Kisah Zlatan Ibrahimovic dan Ajax Amsterdam
Kisah-kisah Tato di Tubuh Zlatan
Tidak Ada yang Tidak Bisa Dihancurkan Ibra
Ketika Zlatan Dikolongin….
Di-Nomor-Dua-kan, Zlatan “Marah Besar”
Zlatan XI: Ketika ‘The God’ Ibra Memilih Tim Impiannya
Tak Perlu Malu Membicarakan Kebesaran Ibra


Seorang Djibril Cisse yang pernah menjadi bintang di Liverpool, terkena imbas komunikasi berlebihan ala Ibra ini. “Ia terlalu berlebihan dan tak punya kerendahan hati. Ia pasti tidak akan menggubris hal ini karena saya jelas bukanlah siapa-siapa di hadapannya,” ucap Cisse melontarkan kekesalannya terhadap Ibra.

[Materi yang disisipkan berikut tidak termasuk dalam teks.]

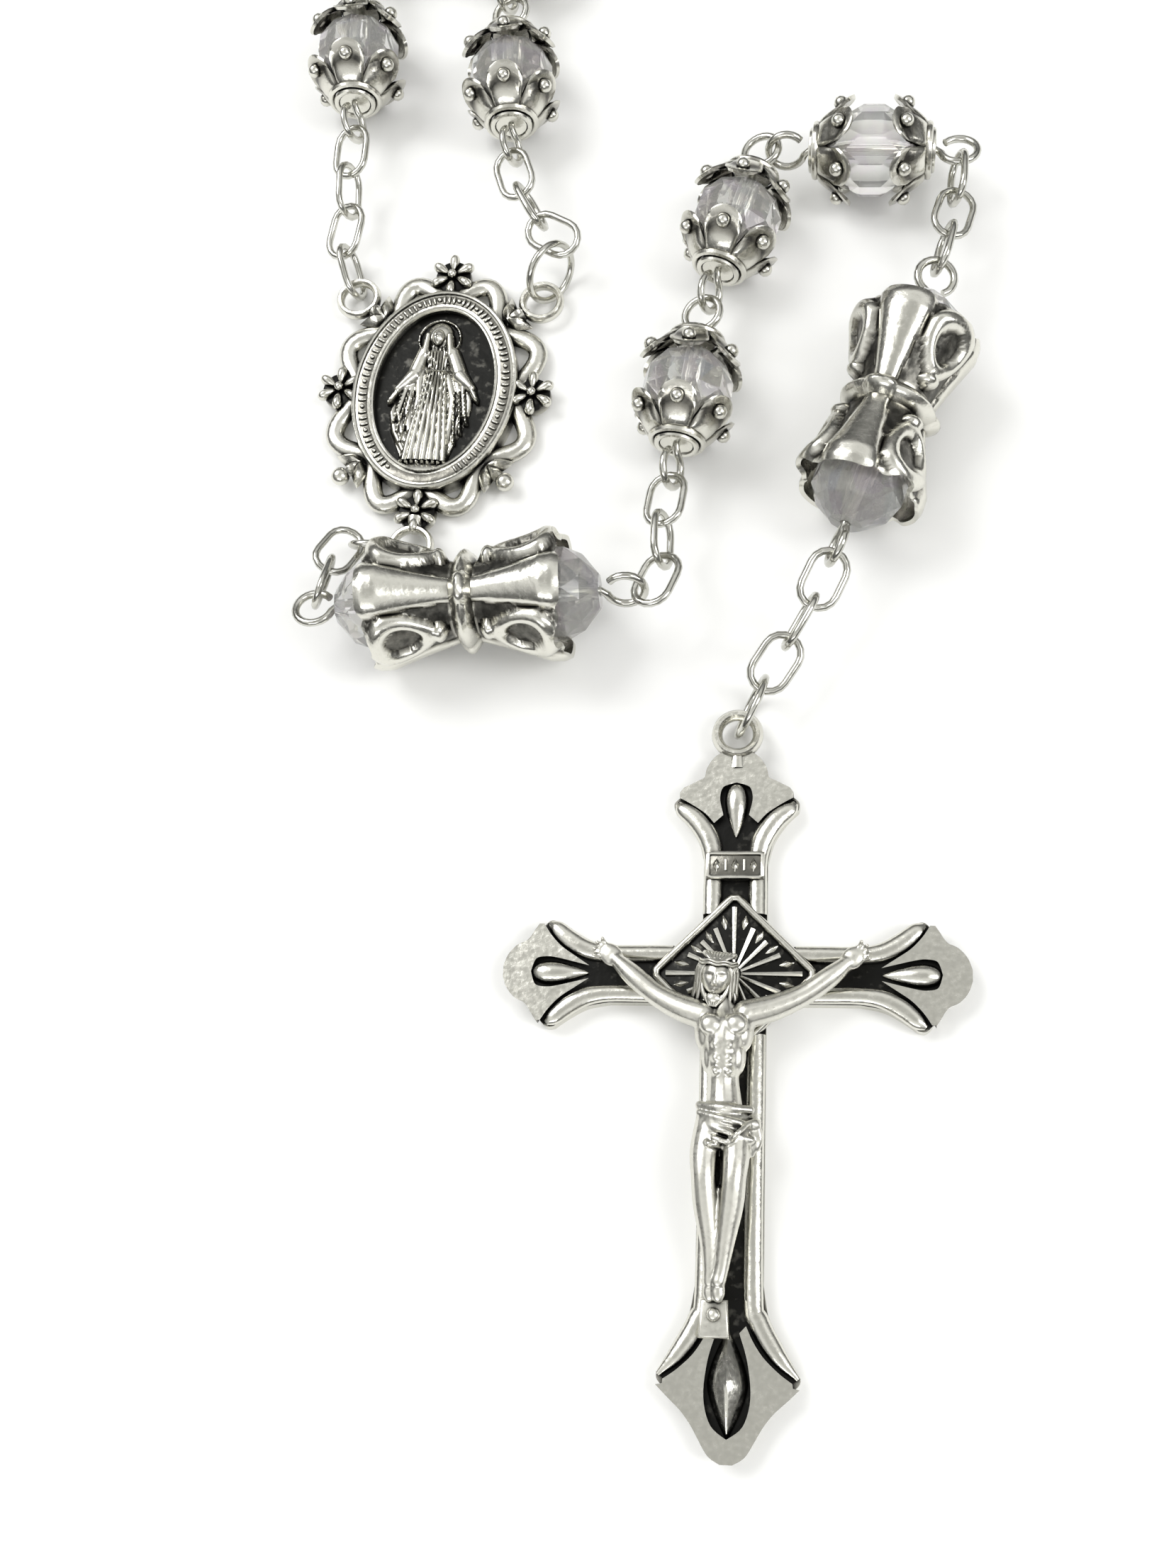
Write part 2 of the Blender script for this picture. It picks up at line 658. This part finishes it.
def make_medal():
    place = medal_place()
    oval = ellipse(MEDAL_WIDTH - 0.3, MEDAL_HEIGHT - 0.3, 28)
    medal = flat_plate("medal_centre", [oval], MEDAL_PLATE, place, ANTIQUE_SILVER)
    inner = (MEDAL_WIDTH - 2 * MEDAL_RIM_WIDTH, MEDAL_HEIGHT - 2 * MEDAL_RIM_WIDTH)
    rim_lines = [ellipse(MEDAL_WIDTH, MEDAL_HEIGHT, 28), ellipse(*inner, 28)]
    frame = wire("medal_frame", scalloped_frame(), FRAME_BAND, place, ANTIQUE_SILVER, cyclic=True,
                 group=CUTTERS)
    joined = [as_mesh(frame), flat_plate("medal_rim", rim_lines, MEDAL_RIM_HEIGHT - 0.15, place,
                                         ANTIQUE_SILVER, 0.15, CUTTERS)]
    for index, middle in enumerate(flower_middles()):
        outline = ellipse(2 * FLOWER_RADIUS, 2 * FLOWER_RADIUS, 10, middle)
        joined.append(flat_plate(f"medal_flower_{index}", [outline], FLOWER_HEIGHT - 0.1, place,
                                 ANTIQUE_SILVER, 0.1, CUTTERS))
    for which, middle in ear_middles().items():
        lines = annulus(middle, EAR_HOLE_RADIUS, EAR_BAND)
        joined.append(flat_plate(f"medal_ear_{which}", lines, EAR_THICKNESS, place, ANTIQUE_SILVER,
                                 EAR_HEIGHT - EAR_THICKNESS / 2, CUTTERS))
        if which != "bottom":
            inward = Vector(middle).normalized()
            root = inward * (UPPER_EAR_RADIUS - EAR_HOLE_RADIUS - EAR_ROOT_RADIUS - 0.2)
            size = (EAR_ROOT_RADIUS, EAR_ROOT_RADIUS, EAR_THICKNESS * 0.6)
            joined.append(boss(f"medal_ear_root_{which}", size, (*root, EAR_HEIGHT), place, 8, 6))
    figure_height = MEDAL_HEIGHT - 2 * MEDAL_RIM_WIDTH - 1.0
    joined.append(boss("medal_robe", (3.2, figure_height * 0.42, 1.1),
                       (0.0, -1.2, MEDAL_PLATE - 0.3), place, 10, 8))
    joined.append(boss("medal_head", (1.2, 1.5, 0.9),
                       (0.0, figure_height * 0.4, MEDAL_PLATE), place, 8, 6))
    return as_mesh(unite(medal, joined))


# ---------------------------------------------------------------- crucifix

def arm_outline(length, bar, flare, lobe, lobe_depth, end_half):
    """One side of an arm, from the crossing to its end, as (distance out, half width)."""
    tip = length - lobe_depth - 1.2
    return [(tip - 6.2, bar), (tip - 3.4, bar + 0.12 * (flare - bar)),
            (tip - 1.5, bar + 0.5 * (flare - bar)), (tip - 0.3, flare - 0.1), (tip + 0.35, flare),
            (tip + 0.8, flare - 0.55), (tip + 1.1, lobe + 0.35), (length - 0.55 * lobe_depth, lobe),
            (length - 0.15 * lobe_depth, (lobe + end_half) / 2), (length, end_half)]


def cross_outline():
    """Anticlockwise from the right arm, in the cross's own x and y about the crossing."""
    side = arm_outline(ARM_LENGTH, ARM_HALF_WIDTH, FLARE_HALF_WIDTH, 2.2, 1.7, 0.5)
    head = arm_outline(HEAD_LENGTH, BAR_HALF_WIDTH, HEAD_FLARE_HALF_WIDTH, 2.9, 2.2, 1.5)
    foot = arm_outline(FOOT_LENGTH, BAR_HALF_WIDTH, FOOT_FLARE_HALF_WIDTH, 3.0, 4.4, 0.5)
    points = []
    quarters = (((1, 0), side), ((0, 1), head), ((-1, 0), side), ((0, -1), foot))
    for (ux, uy), half in quarters:
        rising = [(d, -w) for d, w in half]
        falling = [(d, w) for d, w in reversed(half)]
        for d, w in rising + falling:
            points.append((d * ux - w * uy, d * uy + w * ux))
        corner_x = BAR_HALF_WIDTH * (1 if (ux, uy) in ((1, 0), (0, -1)) else -1)
        corner_y = ARM_HALF_WIDTH * (1 if (ux, uy) in ((1, 0), (0, 1)) else -1)
        points.append((corner_x, corner_y))
    return points


def make_crucifix(post, last_direction, parent):
    """The bail hooks round the jump ring's end wire. Local y points to the bail."""
    down = heading(CRUCIFIX_HEADING)
    bail = Vector(post) + BAIL_REACH * last_direction
    crossing = bail + (HEAD_LENGTH + BAIL_RISE) * down
    crossing.z = 0.0
    right = Vector((-down.y, down.x, 0.0))
    place = placement(crossing, right)
    cross = flat_plate("crucifix_cross", [cross_outline()], CROSS_THICKNESS, place, ANTIQUE_SILVER)
    bail_lines = annulus((0.0, HEAD_LENGTH + BAIL_RISE), BAIL_HOLE_RADIUS, BAIL_BAND, 12)
    face = CROSS_THICKNESS
    joined = [flat_plate("crucifix_bail", bail_lines, BAIL_THICKNESS, place, ANTIQUE_SILVER,
                         BAIL_HEIGHT - BAIL_THICKNESS / 2, CUTTERS)]
    half = DIAMOND_HALF
    diamond = [(half, 0.0), (0.0, half), (-half, 0.0), (0.0, -half)]
    joined.append(flat_plate("crucifix_diamond", [diamond], face, place, ANTIQUE_SILVER, 0.3, CUTTERS))
    plate_middle = HEAD_LENGTH * 0.51
    title = [(-2.2, plate_middle - 1.05), (2.2, plate_middle - 1.05),
             (2.2, plate_middle + 1.05), (-2.2, plate_middle + 1.05)]
    joined.append(flat_plate("crucifix_title_plate", [title], 1.0, place, ANTIQUE_SILVER,
                             face - 0.4, CUTTERS))
    drops = ((HEAD_LENGTH - 4.2, 0, 1, 2.2), (ARM_LENGTH - 3.8, 1, 0, 2.2), (ARM_LENGTH - 3.8, -1, 0, 2.2),
             (FOOT_LENGTH - 6.6, 0, -1, 3.7))
    for index, (distance, ux, uy, reach) in enumerate(drops):
        size = (reach if ux else 1.1, reach if uy else 1.1, 1.1)
        joined.append(boss(f"crucifix_boss_{index}", size, (distance * ux, distance * uy, face - 0.1),
                           place, 10, 6))
    as_mesh(unite(cross, joined))
    make_corpus(place, face + 0.3)
    JOINTS["crucifix_cross"] = (tuple(post), parent)


def make_corpus(place, face):
    """The figure: a tapering trunk and legs, raised arms and a head, joined to one casting."""
    lift = face + SEAT_GAP
    shoulder = -4.2
    hand = CORPUS_HAND_SPAN / 2
    foot = 1.5 - CORPUS_HEIGHT
    trunk = [(0.0, shoulder + 1.2, 0.8), (0.0, shoulder - 0.6, 1.7), (0.0, shoulder - 3.2, 1.75),
             (0.1, shoulder - 6.0, 1.4), (0.0, shoulder - 9.0, 1.75), (0.2, shoulder - 13.0, 1.6),
             (0.0, foot + 4.6, 1.1), (0.0, foot + 1.0, 0.9), (0.0, foot, 0.8)]
    body = wire("corpus", [(x, y, lift + 1.75) for x, y, _ in trunk], 2.0, place, ANTIQUE_SILVER,
                radii=[r for _, _, r in trunk], resolution=2)
    body = as_mesh(body)
    reach = [(-hand, 0.75), (-hand + 2.0, 0.6), (-5.4, 0.75), (-1.6, 1.0), (1.6, 1.0), (5.4, 0.75),
             (hand - 2.0, 0.6), (hand, 0.75)]
    rise = CORPUS_ARM_RISE / hand
    arms = wire("corpus_arms", [(x, shoulder + abs(x) * rise - 0.3, lift + 1.3) for x, _ in reach], 2.0,
                place, ANTIQUE_SILVER, radii=[r for _, r in reach], group=CUTTERS)
    head = boss("corpus_head", (1.45, 1.9, 1.5), (-0.4, shoulder + 3.0, lift + 2.0), place, 10, 8)
    as_mesh(unite(body, [as_mesh(arms), head]))


# ---------------------------------------------------------------- laying it out

def lay_pendant():
    """From the medal's bottom ear to the crucifix."""
    turns = [182, 244, 262, 0, 66, 88, 80, 79, 71, -6, -96, -108, -106, -111, -118, -122, -126, -124,
             CRUCIFIX_HEADING]
    walk = Walk(ear_in_layout("bottom"), EAR_REACH, [heading(t) for t in turns], "medal_centre")
    walk.edge_link("pendant_link_1", 2.9)
    walk.flat_link("pendant_link_2", 4.0)
    walk.edge_link("pendant_link_3", OUR_FATHER_HEIGHT)
    walk.our_father(2)
    walk.flat_link("pendant_link_4", 5.6)
    walk.edge_link("pendant_link_5", 5.0)
    walk.flat_link("pendant_link_6", HAIL_MARY_HEIGHT)
    walk.hail_mary(3)
    walk.hail_mary(2)
    walk.hail_mary(1)
    walk.edge_link("pendant_link_7", 5.1)
    walk.flat_link("pendant_link_8", 5.5)
    walk.edge_link("pendant_link_9", OUR_FATHER_HEIGHT)
    walk.our_father(1)
    walk.flat_link("pendant_link_10", 5.5)
    walk.edge_link("pendant_link_11", 4.8)
    walk.flat_link("pendant_link_12", 4.3)
    walk.edge_link("crucifix_jump_ring", BAIL_HEIGHT, ring=True)
    make_crucifix(walk.post, walk.level(walk.step - 1), "crucifix_jump_ring")


def lay_sides():
    """From the medal's two upper ears to the loop."""
    left = Walk(ear_in_layout("left"), EAR_REACH, [heading(t) for t in (104, 74, 88, 84, 89, 90)],
                "medal_centre")
    left.edge_link("left_link_1", 2.8)
    left.flat_link("left_link_2", 3.5)
    left.edge_link("left_link_3", 4.3)
    left.flat_link("left_link_4", HAIL_MARY_HEIGHT)
    left.hail_mary(4)
    right = Walk(ear_in_layout("right"), EAR_REACH, [heading(t) for t in (62, 148, 115, 106, 91, 90)],
                 "medal_centre")
    right.edge_link("right_jump_ring", 4.6, ring=True)
    right.flat_link("right_link_1", 4.6)
    right.edge_link("right_link_2", 4.6)
    right.flat_link("right_link_3", HAIL_MARY_HEIGHT)
    right.hail_mary(5)
    lay_loop(left.post, right.post)


def centre_on_table():
    """Put the middle of the whole layout over the origin."""
    bpy.context.view_layer.update()
    graph = bpy.context.evaluated_depsgraph_get()
    corners = []
    for piece in PARTS.objects:
        if piece.type != "EMPTY":
            solid = piece.evaluated_get(graph)
            corners += [piece.matrix_world @ vertex.co for vertex in solid.to_mesh().vertices]
            solid.to_mesh_clear()
    middle = [(min(c[i] for c in corners) + max(c[i] for c in corners)) / 2 for i in range(2)]
    TABLE_FRAME.location = (-middle[0], -middle[1], 0.0)
    bpy.context.view_layer.update()


make_medal()
lay_pendant()
lay_sides()
centre_on_table()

Sepak bola adalah industri. Ibrahimovic sukses menjalani profesinya di jagat kulit bundar dengan brand yang nyata. Sinar Ibra tidak meredup bahkan ketika ia berada di Ligue 1 sekalipun. Citra Ibra dengan gaya arogansinya, membuatnya tetap eksis meski tidak mampu meraih trofi tertinggi layaknya Cristiano Ronaldo atau Lionel Messi.

Seperti yang dilakukan Eric Cantona ketika kali pertama datang ke Old Trafford. Di tahun 1992, ketika ia baru saja didatangkan dari Leeds United, Alex Ferguson mengajaknya naik ke puncak stadion Old Trafford. Tanya Fergie, “Apakah kamu cukup besa bermain bagi Manchester United?” Jawab Cantona dengan nada arogan, “Bagi saya soalnya bukanlah apakah saya cukup besar bagi Manchester United, melainkan apakah Manchester United cukup besar bagi saya?”

Arogansi adalah salah satu cara membentuk brand. Namun jangan sekali-sekali mencobanya. Sebab hanya mereka yang ‘mampu’ yang akan meraih kesuksesan dengan cara ini.